Brandon Carswell

No. 13
- Position: Wide receiver

Personal information
- Born: May 22, 1989 (age 37) Milpitas, CA
- Listed height: 6 ft 1 in (1.85 m)
- Listed weight: 201 lb (91 kg)

Career information
- High school: Milpitas High School
- College: Southern California
- NFL draft: 2012: undrafted

Career history
- Oakland Raiders (2012)*; San Francisco 49ers (2013);
- * Offseason or practice squad member only
- Stats at Pro Football Reference

= Brandon Carswell =

American football player (born 1989)

Brandon Carswell (born May 22, 1989) is an American former football wide receiver. He played college football for the USC Trojans.

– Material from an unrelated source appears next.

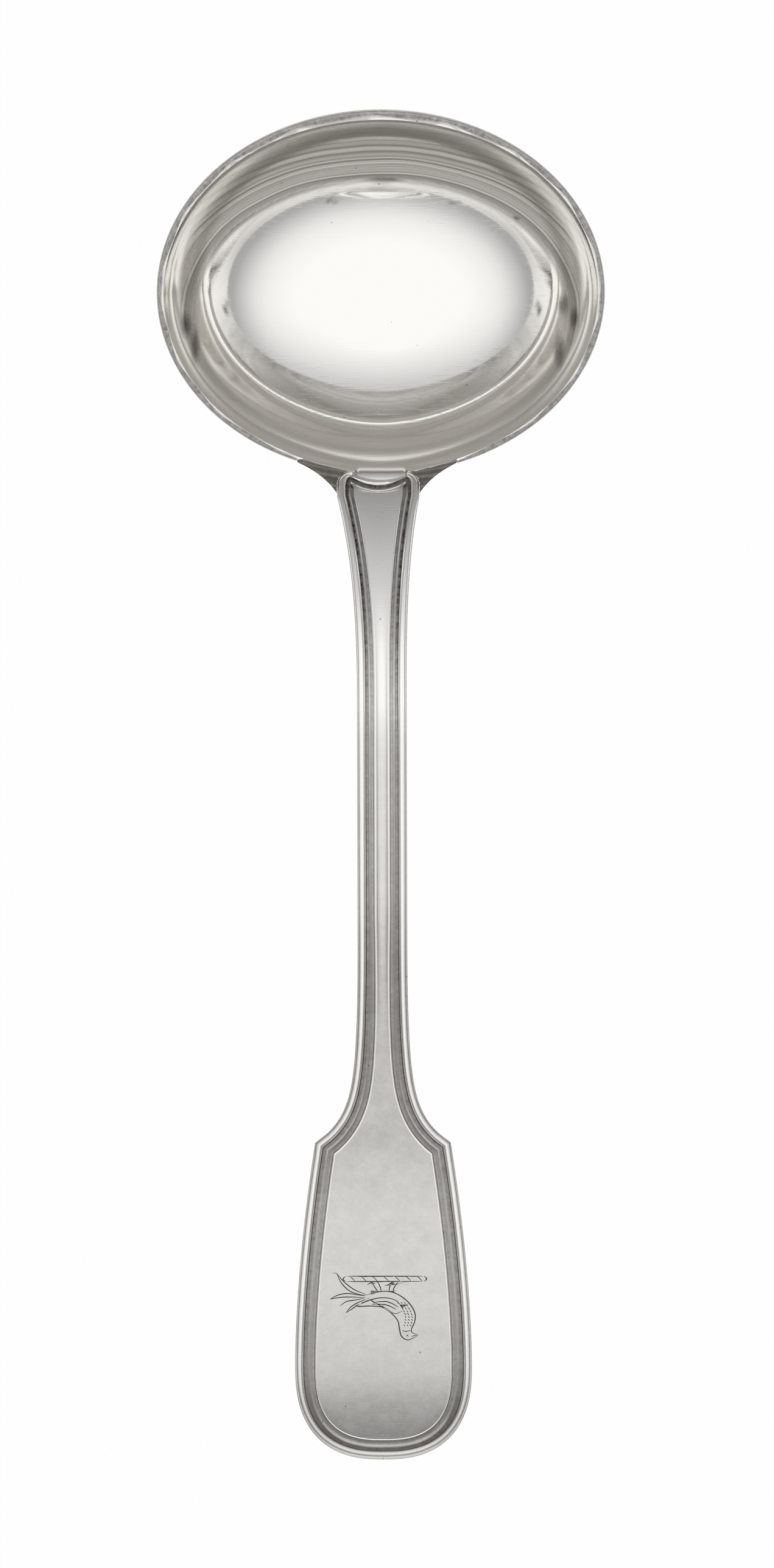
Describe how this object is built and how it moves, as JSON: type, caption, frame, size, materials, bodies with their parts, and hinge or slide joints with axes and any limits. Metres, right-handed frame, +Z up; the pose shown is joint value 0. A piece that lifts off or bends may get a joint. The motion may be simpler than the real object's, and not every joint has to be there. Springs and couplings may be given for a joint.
{
  "type": "gravy ladle",
  "caption": "Silver gravy ladle with a deep oval bowl and an arched handle edged with raised threads, widening to a broad rounded end.",
  "frame": {"origin": "middle of the ladle's length and width, on the surface that it rests on", "axes": "+Z up, +Y from the handle towards the bowl, +X across the ladle to the right as seen from above"},
  "size_m": [0.0586, 0.1776, 0.0338],
  "materials": {
    "silver": "old polished silver with fine scratches and dark tarnish in the grooves"
  },
  "bodies": {
    "root": {"ladle": "silver"}
  },
  "joints": []
}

Carswell signed as an undrafted free agent after the 2012 NFL draft.

==High school==
Carswell attended Milpitas High School in Milpitas, CA. Carswell chose to attend USC after being recruited by many other top schools.

==College career==
Carswell played the most during his redshirt senior year, after considering transferring due to sanctions.

==Professional career==

===Oakland Raiders===
Carswell was signed by the Oakland Raiders as an undrafted free agent after the 2012 NFL draft. He was released on September 12, 2012.

===San Francisco 49ers===
In 2013, he signed with the 49ers but was placed on injured reserve. He was waived on April 11, 2014.